3D code data:
►
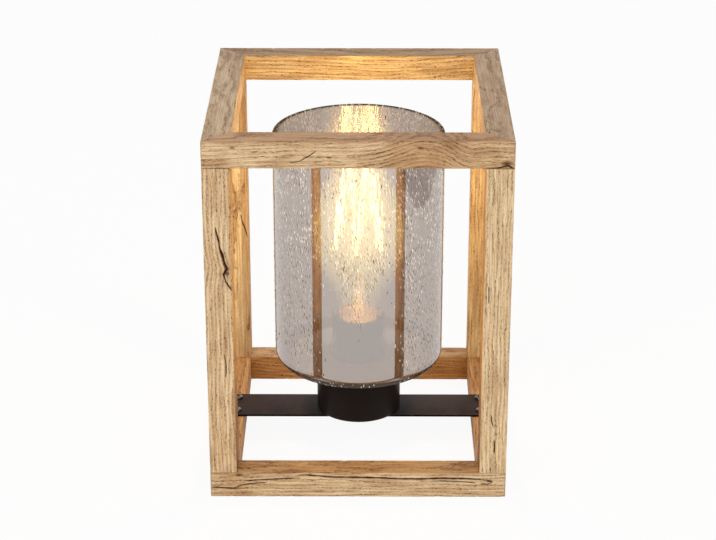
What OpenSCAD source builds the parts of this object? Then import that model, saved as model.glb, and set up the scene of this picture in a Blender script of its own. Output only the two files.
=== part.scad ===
// Lantern table lamp: a square oak frame stands round an open-topped glass
// cylinder, which rests on a metal cup on a flat crossbar.
// The origin is the middle of the footprint, on the surface that the lamp
// stands on.  +Z is up and the front is towards -Y.  Sizes are millimetres.

/* [Wooden frame] */
// Width and depth of the square frame, outside
frame_w = 200; // [165:1:260]
// Height of the lamp
frame_h = 256; // [200:1:330]
// Side of the square wood section
wood = 18.5; // [15:0.5:23]
// Rounding of the long edges of the wood
wood_ease = 0.8; // [0.3:0.1:1.5]
// Diameter of the dowels that pin the posts to the rails
dowel_d = 6; // [5:0.5:6]
// Length of a dowel
dowel_l = 24; // [16:1:26]
// Wood left between a dowel and the outside of the frame
dowel_cover = 2; // [1.5:0.1:2.5]

/* [Crossbar] */
// Width of the flat bar
bar_w = 33; // [26:1:45]
// Thickness of the flat bar
bar_t = 1.5; // [1:0.1:3]
// How far each end of the bar lies on its side rail
bar_lap = 11.5; // [9:0.5:14]
// Rounding of the corners of the bar
bar_corner = 2; // [0.5:0.5:4]
// Distance between the two screws of one end
bar_screw_gap = 20; // [12:1:22]
// Shank diameter of the bar screws
screw_d = 3.5; // [3:0.1:4]
// Length of the bar screws under the head
screw_l = 14; // [8:1:14]
// Head diameter of the bar screws
screw_head_d = 7; // [6:0.5:8]
// Head height of the bar screws
screw_head_h = 2.2; // [1.5:0.1:2.6]

/* [Cup] */
// Outside diameter of the cup
cup_d = 59; // [50:1:80]
// Height of the cup with its cover
cup_h = 37; // [30:1:50]
// Sheet thickness of the cup and its cover
cup_t = 1.2; // [0.8:0.1:1.8]
// Width of the ring-shaped cover that carries the glass
cup_lip = 5.5; // [4:0.5:6.5]
// Outside rounding of the lower edge of the cup
cup_round = 2; // [1.8:0.1:3]
// Depth of the skirt of the cover inside the cup
cover_skirt = 4; // [3:0.5:6]
// Thickness of the soft ring between the cup and the glass
seat_t = 1; // [0.5:0.1:2]
// Height of the cable hole above the floor of the cup
inlet_z = 11; // [9:0.5:14]
// Diameter of the cable that the inlet takes
cable_d = 6; // [5:0.5:7]
// Wall of the cable bush
bush_wall = 1.5; // [1:0.1:2]

/* [Glass] */
// Outside diameter of the glass cylinder
glass_d = 118; // [90:1:128]
// Height of the glass cylinder
glass_h = 170; // [130:1:220]
// Wall of the glass
glass_t = 3; // [2:0.5:4]
// Thickness of the glass base
glass_base = 4; // [3:0.5:6]
// Outside rounding between the wall and the base of the glass
glass_corner = 10; // [7:1:16]
// Gap all round between the glass and the lampholder in its hole
glass_play = 1.5; // [0.8:0.1:2.5]

/* [Lampholder] */
// Outside diameter of the lampholder
holder_d = 37; // [36:0.5:45]
// Height of the lower shell of the lampholder
holder_base_h = 20; // [17:1:24]
// Height of the upper sleeve of the lampholder
holder_sleeve_h = 36; // [34:1:40]
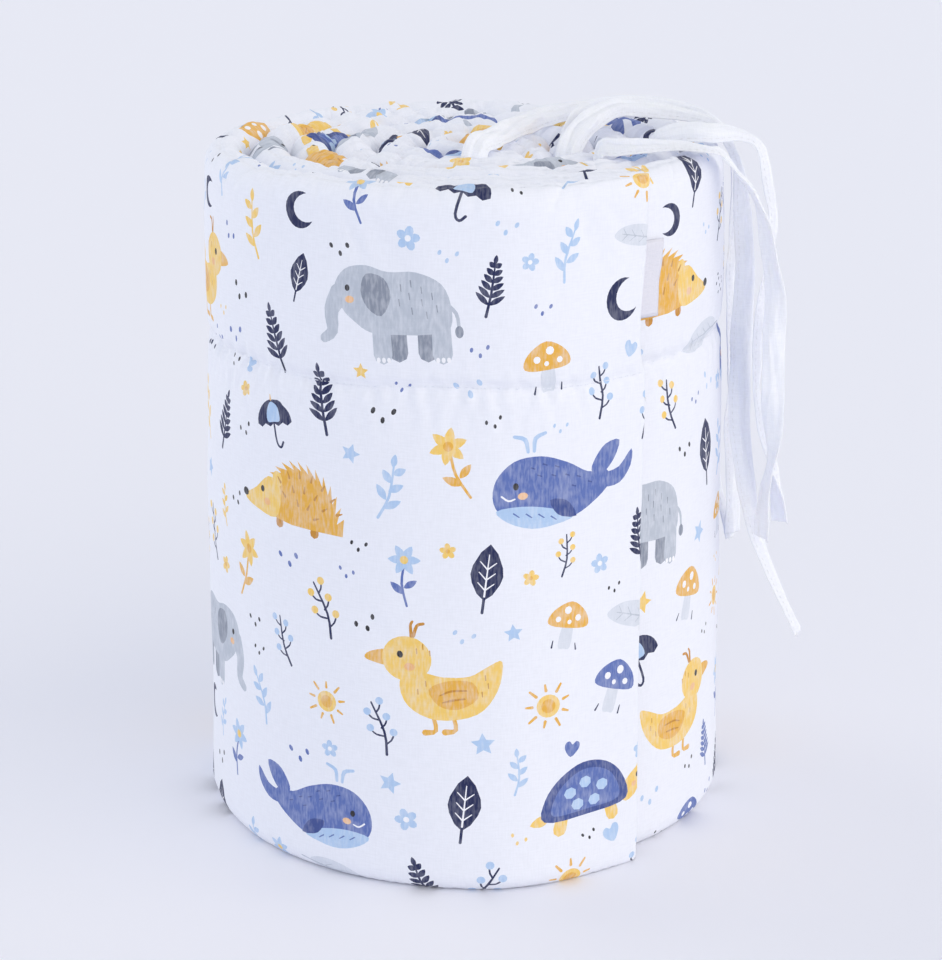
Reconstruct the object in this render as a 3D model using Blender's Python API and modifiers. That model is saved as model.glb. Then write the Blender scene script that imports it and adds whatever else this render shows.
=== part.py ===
"""A crib bumper, rolled up and standing on its long edge.

The pad is one long padded panel. Its first stretch is folded back on itself, the rest is wound round that
fold, and its thin sewn end lies on the turn below. A line of sewing runs along the whole pad. Cotton tape
ties come out of the top edge, lie over the turns and hang down at the right. A bare tape tag is sewn into
the end.

Metres, +Z up. The origin is the middle of the roll on the surface that it stands on.
"""

import math

import bmesh
import bpy
from mathutils import Vector

# The pad and how it is wound
PAD_HEIGHT = 0.300
PAD_THICKNESS = 0.0179
TURN_PITCH = 0.0186
FOLD_RADIUS = 0.00775
FOLD_THICKNESS = 0.0135
STUB_START = -0.0105
STUB_END = 0.002
STUB_STATIONS = (STUB_START, -0.0099, -0.0085, -0.0065, -0.0035, STUB_END)
FIRST_ANGLE = 180.0
FULL_THICKNESS_ANGLE = 400.0
LAST_ANGLE = 2107.0
BASE_SPREAD = 0.039

# Angular steps of the stations, in degrees, finer on the outer turns
FOLD_STEP = 30.0
CORE_STEP = 15.0
OUTER_STEP = 10.0
CORE_TURNS = 2
LAST_STATIONS = (3.6, 1.6, 0.5, 0.0)

# Its two short ends
STUB_ROUNDING = 0.006
STUB_TIP_SHARE = 0.3
END_TAPER = 0.070
END_THICKNESS = 0.0088
END_ROUNDING = 0.005
END_LIP = 0.0034

# Its edges, walls and sewn line. The levels are the heights of the section's points up each face.
FOOT_WIDTH = 0.0056
FOOT_MOST_SHARE = 0.4
FOOT_ROUNDING = 0.009
FOOT_ANGLES = (38.0, 66.0)
TOP_ROUNDING = 0.011
TOP_ANGLES = (30.0, 62.0, 90.0, 118.0, 150.0)
TOP_UNEVENNESS = 0.0016
TOP_WAVE = 0.047
SEAM_HEIGHT = 0.219
SEAM_DEPTH = 0.0021
SEAM_HALF_WIDTH = 0.0042
SEAM_PULL = 0.0004
SEAM_PULL_HALF_WIDTH = 0.016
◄
- [GOAL]:
Give back exactly the lines from the beginning of the records through the line containing "Sizes are millimetres.", and only those.

- [THE COMPLETED TASK]:
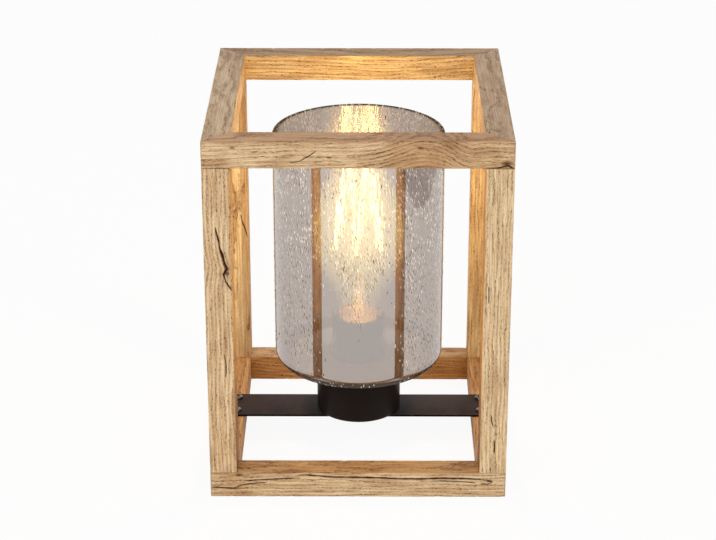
What OpenSCAD source builds the parts of this object? Then import that model, saved as model.glb, and set up the scene of this picture in a Blender script of its own. Output only the two files.
=== part.scad ===
// Lantern table lamp: a square oak frame stands round an open-topped glass
// cylinder, which rests on a metal cup on a flat crossbar.
// The origin is the middle of the footprint, on the surface that the lamp
// stands on.  +Z is up and the front is towards -Y.  Sizes are millimetres.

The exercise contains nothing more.